If you run into a problem that you have no clue about, don't let asking others be your first step in trying to solve it.  Instead, make a valiant attempt to figure out what the might be, using what you know and the non-human materials available to you. I believe that you know enough to form a pretty good hypothesis about any problem you might run into, but doing so definitely takes some effort.  If this doesn't let you solve the problem, next contact the course staff.  We'll try to lead you through the reasoning about your problem, filling in any gaps as best we can, and hopefully resolve it.  Finally, if that doesn't work, we'll use the mailing list (e.g., we won't have as much experience as you using the particular VMware setup in the labs).

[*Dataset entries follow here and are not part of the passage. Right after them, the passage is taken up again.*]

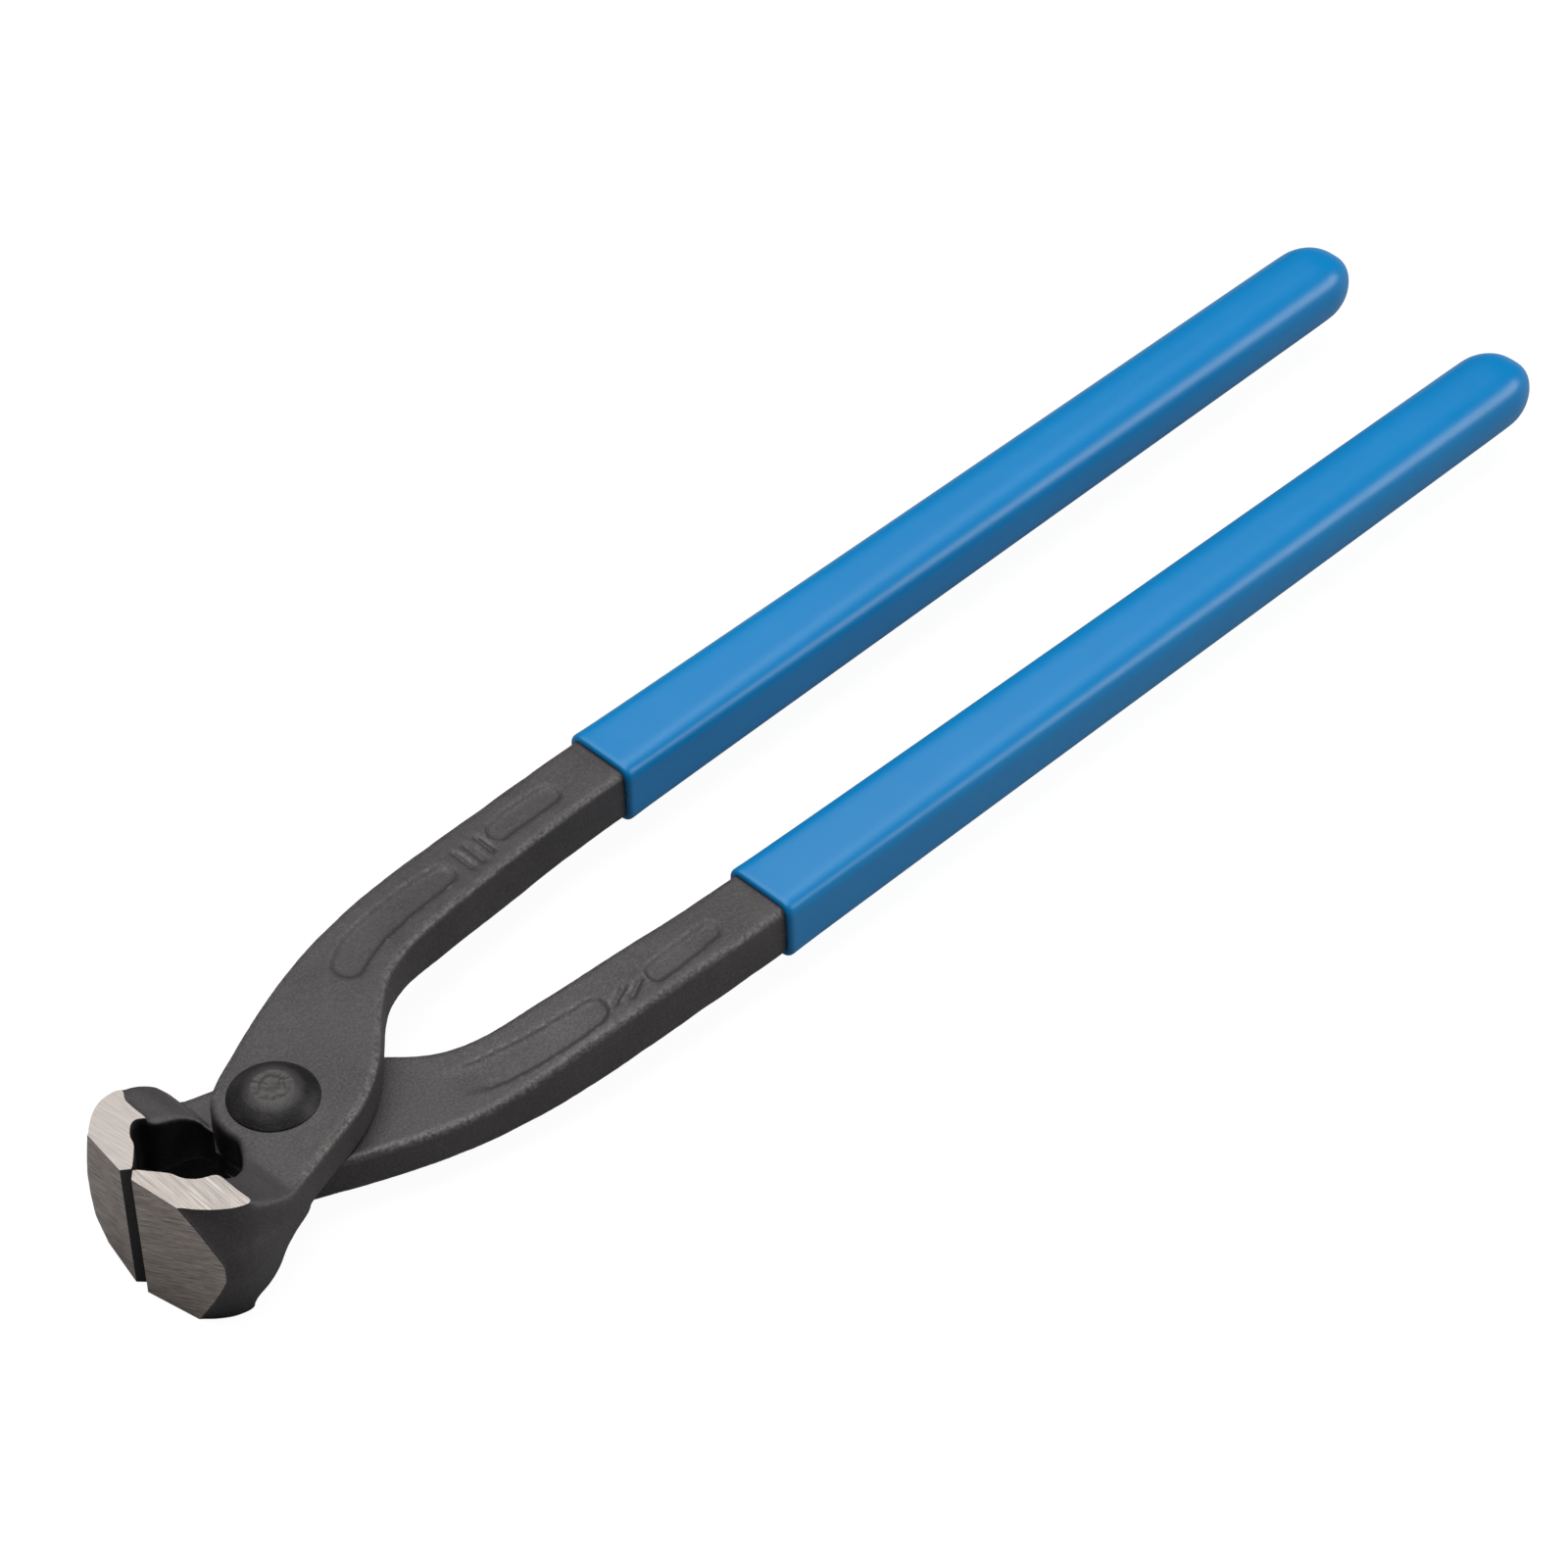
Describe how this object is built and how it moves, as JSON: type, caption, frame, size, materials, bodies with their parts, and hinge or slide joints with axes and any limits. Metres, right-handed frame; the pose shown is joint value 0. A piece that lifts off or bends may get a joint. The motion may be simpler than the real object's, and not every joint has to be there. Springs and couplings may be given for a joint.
{
  "type": "end cutting nippers",
  "caption": "Long-handled end cutting nippers: two forged levers on one rivet, ground front-cutting jaws and dipped plastic grips.",
  "frame": {"origin": "on the plane of the jaws' ground bottom, under the middle of the closed tool's box", "axes": "+X from the jaws to the handle ends, +Y towards the upper lever's handle, +Z along the rivet, up"},
  "size_m": [0.28, 0.0524, 0.0244],
  "materials": {
    "forged_steel": "black phosphate on a drop forging, fine sandblasted grain",
    "ground_steel": "bare steel ground on a belt, fine parallel lines",
    "rivet_steel": "black upset rivet head, satin",
    "blue_grip": "smooth dipped vinyl, soft gloss"
  },
  "bodies": {
    "lower_half": {"lower_lever": "forged_steel", "lower_grip": "blue_grip", "pivot_rivet": "rivet_steel"},
    "upper_half": {"upper_lever": "forged_steel", "upper_grip": "blue_grip"}
  },
  "joints": [
    {"name": "pivot", "type": "hinge", "parent": "lower_half", "child": "upper_half", "pos_m": [-0.1127, 0, 0.0122], "axis": [0, 0, 1], "range_deg": [0, 42]}
  ]
}
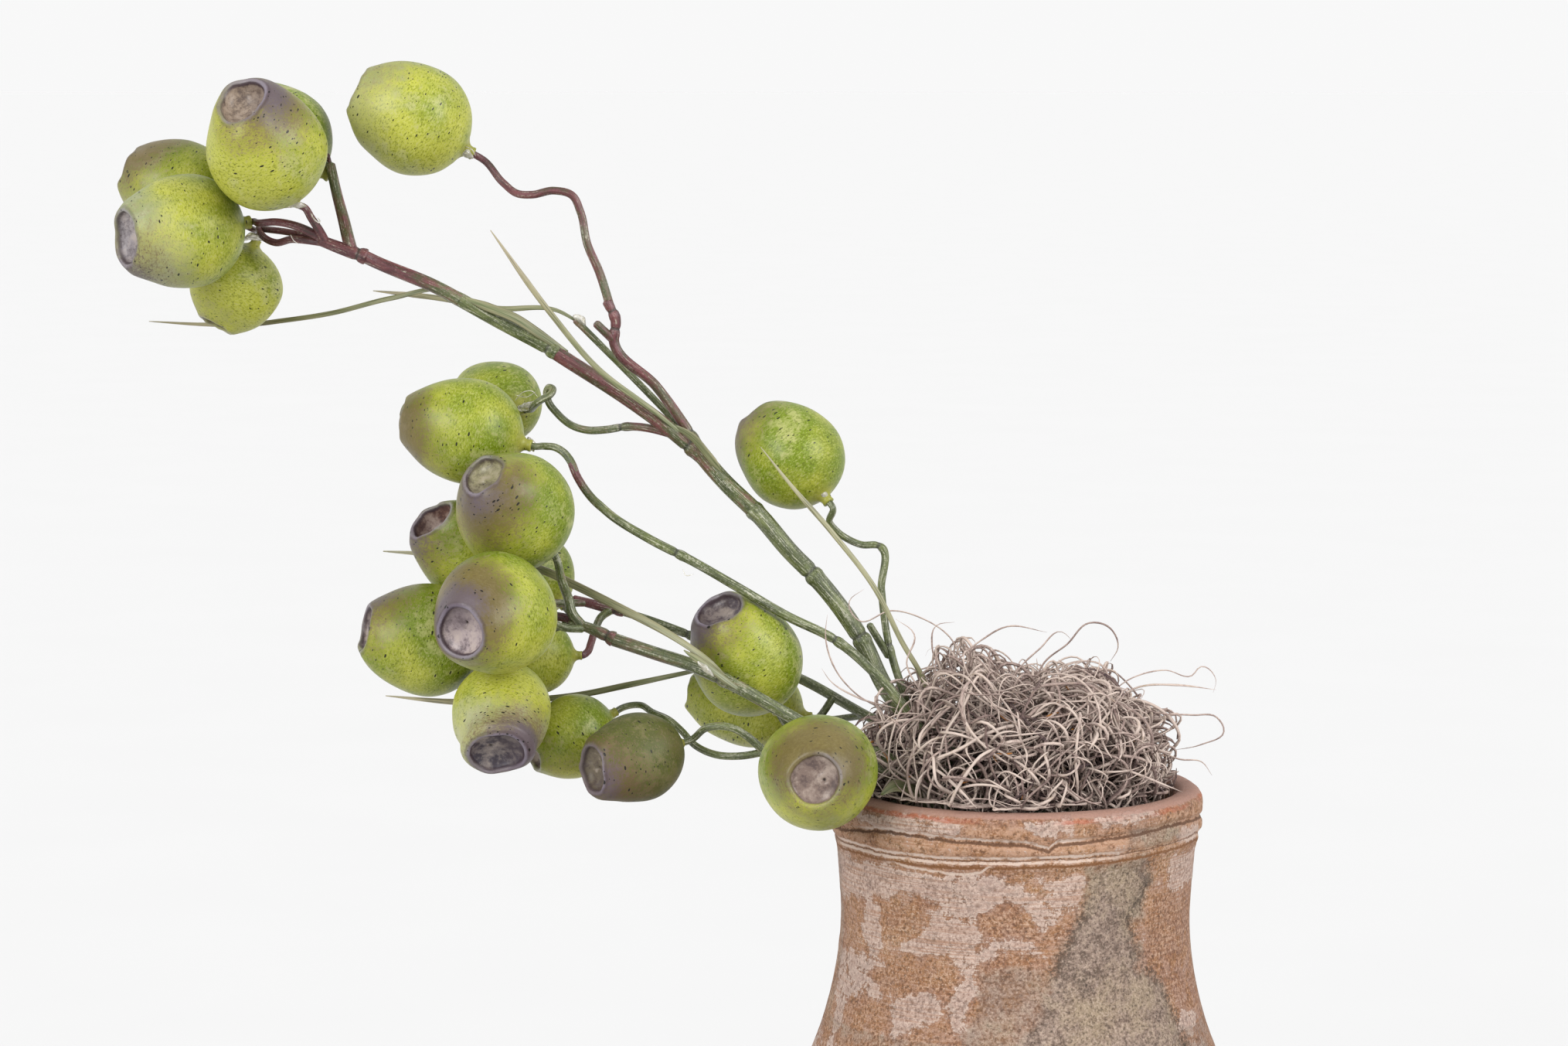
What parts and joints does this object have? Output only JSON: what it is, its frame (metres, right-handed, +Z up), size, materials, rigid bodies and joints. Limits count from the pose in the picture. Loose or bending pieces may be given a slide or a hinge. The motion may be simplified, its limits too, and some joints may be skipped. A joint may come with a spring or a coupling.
{
  "type": "eucalyptus arrangement in vase",
  "caption": "Artificial eucalyptus seed-pod sprays with needle leaves, leaning out of a nest of dried moss in a tall weathered terracotta vase.",
  "frame": {"origin": "centre of the jar's flat base, on the surface it stands on", "axes": "+Z up along the jar's axis; -X towards the side the sprays lean out to; -Y towards the viewer of the picture"},
  "size_m": [0.3288, 0.165, 0.4457],
  "materials": {
    "terracotta": "unglazed fired clay with a worn lime wash and weather stains, matte",
    "floral_foam": "dry open-cell foam, matte",
    "dried_moss": "dried curly plant fibre, matte",
    "moulded_stem": "moulded plastic over wire, olive green with burgundy patches, glossy",
    "green_pod": "waxed and lacquered foam and plastic, yellow-green, glossy with a pale bloom",
    "olive_pod": "painted plastic, dark olive, matte"
  },
  "bodies": {
    "root": {"jar": "terracotta", "foam_plug": "floral_foam", "moss_nest": "dried_moss", "spray_tall": "moulded_stem", "spray_middle": "moulded_stem", "spray_short": "moulded_stem", "spray_low_front": "moulded_stem", "spray_low_back": "moulded_stem", "spray_rim": "moulded_stem", "pod_01": "green_pod", "pod_02": "green_pod", "pod_03": "green_pod", "pod_04": "green_pod", "pod_05": "green_pod", "pod_06": "green_pod", "pod_07": "green_pod", "pod_08": "green_pod", "pod_09": "green_pod", "pod_10": "green_pod", "pod_11": "green_pod", "pod_12": "green_pod", "pod_13": "green_pod", "pod_14": "green_pod", "pod_15": "green_pod", "pod_16": "green_pod", "pod_17": "olive_pod", "pod_18": "green_pod", "pod_19": "green_pod", "pod_20": "green_pod", "pod_21": "green_pod"}
  },
  "joints": []
}
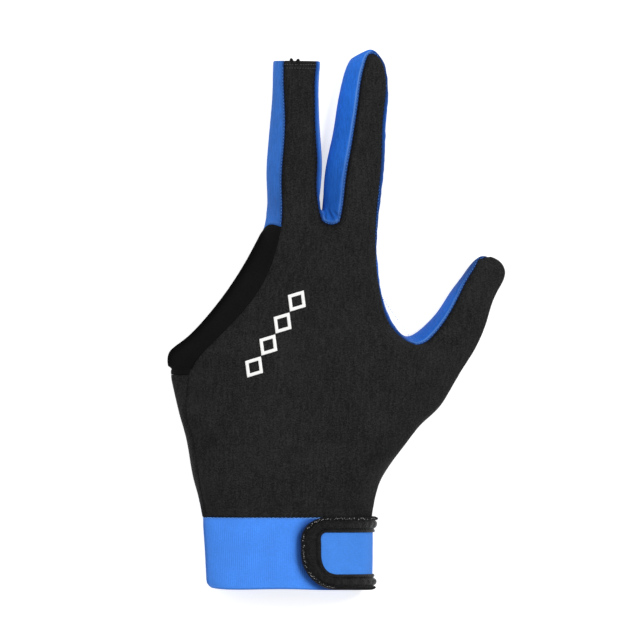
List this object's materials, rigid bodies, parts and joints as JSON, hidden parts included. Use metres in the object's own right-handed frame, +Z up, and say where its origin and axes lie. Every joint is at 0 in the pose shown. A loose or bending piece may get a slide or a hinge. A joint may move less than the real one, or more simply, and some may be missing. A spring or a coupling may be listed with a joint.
{
  "type": "billiard glove",
  "caption": "Left-hand billiard glove in stretch knit with an open middle fingertip, a side mouth for the bare fingers and a strapped wrist cuff.",
  "frame": {"origin": "on the surface that the glove lies on, under the centre of its outline", "axes": "+Y from the wrist to the fingertips, +X towards the thumb, +Z up out of the back of the hand"},
  "size_m": [0.138, 0.2212, 0.0317],
  "materials": {
    "black_knit": "matt stretch knit with a fine grain",
    "blue_knit": "matt stretch knit with a fine grain",
    "black_band": "smooth dense elastic edging",
    "blue_elastic": "soft elastic with fine ribs round the wrist",
    "black_binding": "folded bias binding, slightly puffed",
    "hook_tape": "matt nylon hook tape",
    "white_print": "thin matt transfer print"
  },
  "bodies": {
    "root": {"back_panel": "black_knit", "palm_panel": "black_knit", "finger_gusset": "blue_knit", "middle_gusset": "blue_knit", "opening_band": "black_band", "wrist_cuff": "blue_elastic", "strap": "blue_elastic", "strap_binding": "black_binding", "hook_patch": "hook_tape"}
  },
  "joints": []
}
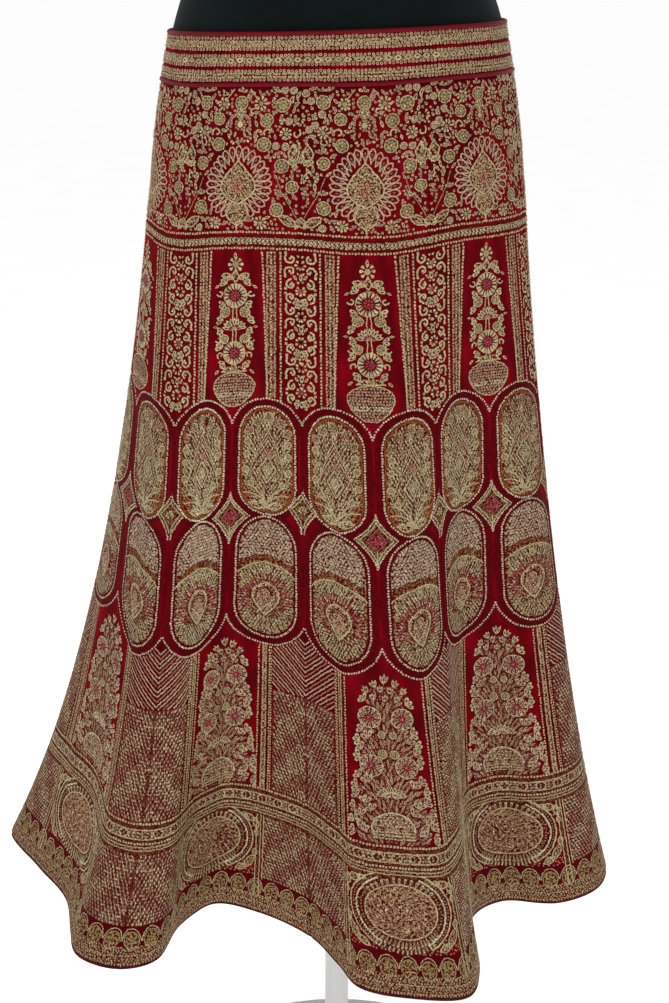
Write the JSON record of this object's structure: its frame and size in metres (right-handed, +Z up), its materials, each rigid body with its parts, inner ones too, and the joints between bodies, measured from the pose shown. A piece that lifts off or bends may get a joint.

That was just an example.  The thing to remember, though, is that going through the process of encountering problems, thinking about how to fix them, and then trying to fix them, is an explicit, intended benefit of this assignment.  Don't try to short-circuit this process by asking for help too soon, or by providing help in a way that just gives an answer but doesn't teach anything (in situations where there's something to be taught).

Rah Rah

This might strike you as difficult, either now (e.g., because half the terms here don't mean anything to you) or as you're working on it.  Don't despair!  The code itself is not terribly large.  (My admittedly partial implementation of Step 2 is about 100 lines of C.)  You have 11 days, with a midterm in the middle.  The work is intended to fit in this time, even allowing 48 hours during which you don't work on it due to the exam (and then only a normal amount of work on it per day for the remaining time).  But, START EARLY!  This assignment may be qualitatively much different than what you're used to.  You'll spend less time total by starting now than by trying to rush through it as the deadline draws closer.